参議院選挙があった。
結果は参政党大躍進という惨憺たるものだったけれども、まあしかたない。
どこに投票したとしても、投票に行かなかったとしても、その責任は国民全体で負っていかなければならない。
当然、投票しなかった人が責められるべきではなく、投票しなかった人は今後の政治を批判してはいけない、というはずもない。そういう論調の人がやけにいるのだけど、自分はそれは全くの間違いだと思う。

大事なことはこれから始まることにいかに対処するかと、有権者の良識をいかに育てるかというところだと思う。
今回はだめだったけど次の選挙でがんばればいいや、というのでは間に合わない。これから次の選挙までに起こることで、取り返しのつくことなどないのだから。
自分のように社会的弱者に片足突っ込んだものにとっても、厳しい時代が来るだろうと思う。
有権者の良識については、さすがに、ヘイトと嘘に振り回されるようでは、日本の民主主義も危ういと考えざるを得ない。民意あっての民主主義なので。
どうやったらそのあたりが改善するかは全く検討もつかないけれど。

投票率は5ポイントほど上がったらしい。かなり上がった。しかし、世間ではとにかく投票率を上げよう、みんなが投票に行けば政治は変わる、と言われて久しいが、しかして投票率が上がった結果がこれだ。確かに変わった。だけれどこれでは……。
むやみにゼロから投票を煽るのではなく、まずは有権者の政治への関心・リテラシー・良識を社会全体で育て、投票率はそれに伴って自然と後から上がるのが望ましい姿ではなかったか。投票率の上がった、石丸2位の都知事選でも、斎藤再選の兵庫県知事選でも、参政躍進の都議選でも、何が投票率を高め何をもたらしたのかを考え直す必要がある。
昨日、開票速報配信を見ていたら、チャット欄に老人票を憎むコメントが大量に流れていた。むやみに若年層の投票率を上げるために「投票しないと若者の意見が反映されず老人のための政治になる」と盛んに言われていたのが世代間対立を煽って、今の若年層に老人ヘイトとして残っているのではないかとちょっと思った。
実際、年代別に割合を見ると参政党に投票したのは年代が若くなるほど多く、20〜30代あたりが最も多い。氷河期世代が一番多いという報道もあるが、それは氷河期世代の人口が多いから絶対数が増えたのだろう。若年層になるほど参政党に惹かれるというのは興味深いが、国民民主も同様の傾向なので、単に新興政党に惹かれているだけなのかもしれない。国民民主を参政党と並べるのは失礼だとは思うけれど。
投票率が上がるのは悪いことではないが、やり方と中身が問題なのだろうと思う。ヘイトを煽るようなやり方で投票率を上げても仕方がないし、本当に何もわかってない人を投票に行かせても仕方がない。

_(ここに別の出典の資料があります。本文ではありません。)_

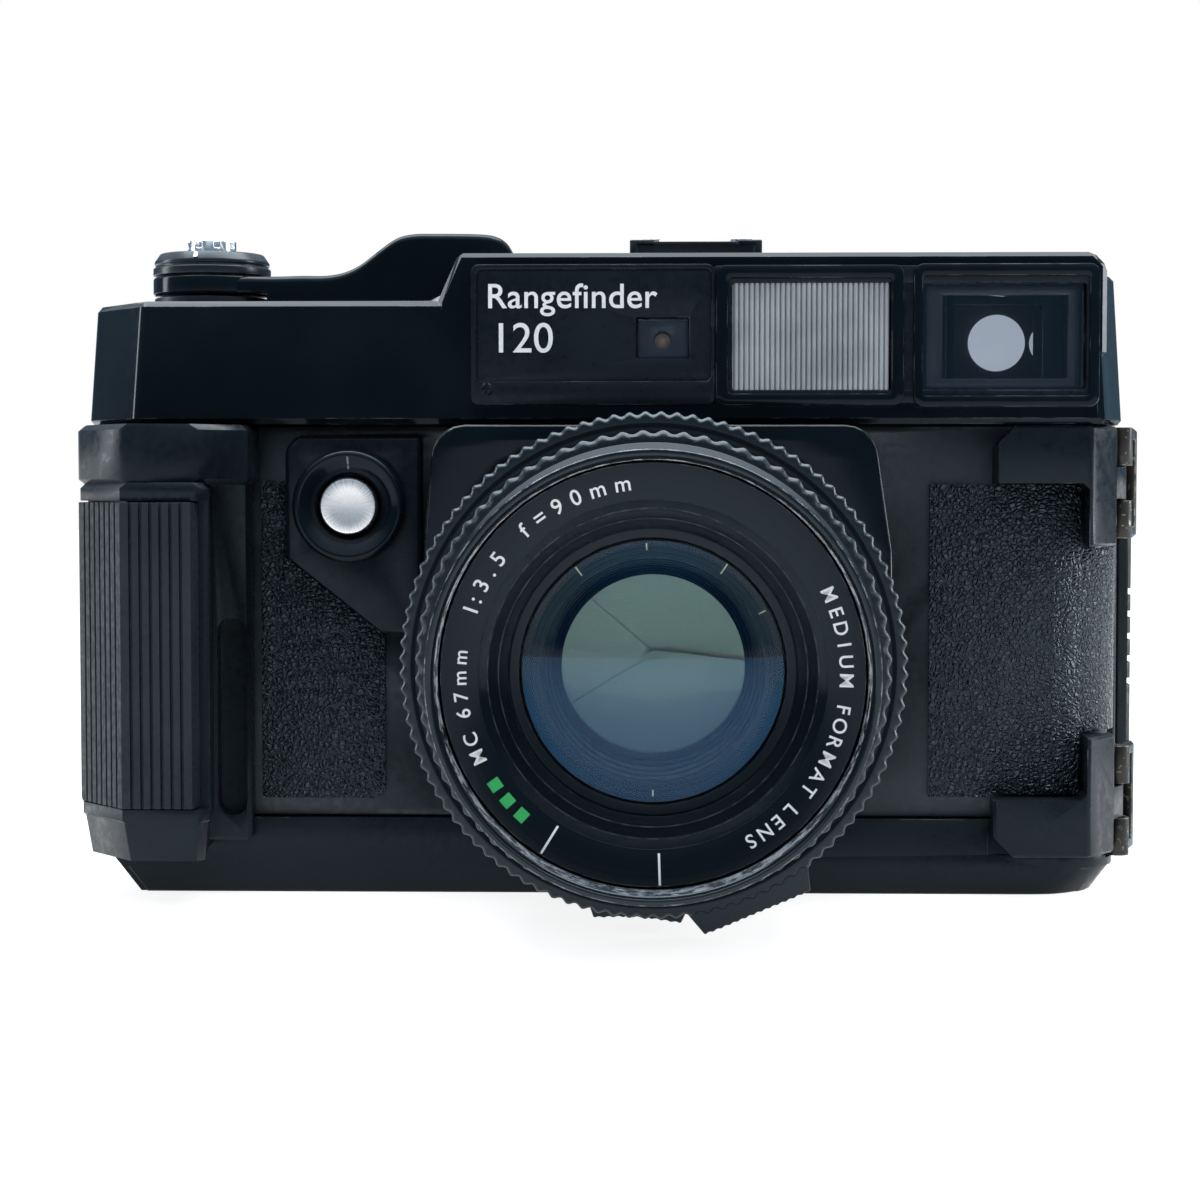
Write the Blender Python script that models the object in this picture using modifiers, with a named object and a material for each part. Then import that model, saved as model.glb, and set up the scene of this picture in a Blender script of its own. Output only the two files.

まあしかし、ヘイトと嘘に煽られた結果とはいえ、投票率は上がり、既存の汚職政党は衰退し、新興政党が躍進し、まさに政治が変わるのが決定的になったという書き方をすれば、これまで日本を憂いていた人の望みどおりには見える。本当にそれでよかったんですか?

自分の投票行動としては、今回は選挙区も比例も、「自分が入れなくても議席を得そうな党」と「当落線上の候補」の二択に落ち着き、後者に入れた結果、選挙区も比例も落選した。
しかし、前者の方は予測どおり議席を取ったので、当落線を適切に見定めて行動できたという点において、投票行動としては結構いい感じだったのではなかろうか。

まあ、思うところは色々あるけれど、とりあえずはこんな感じで。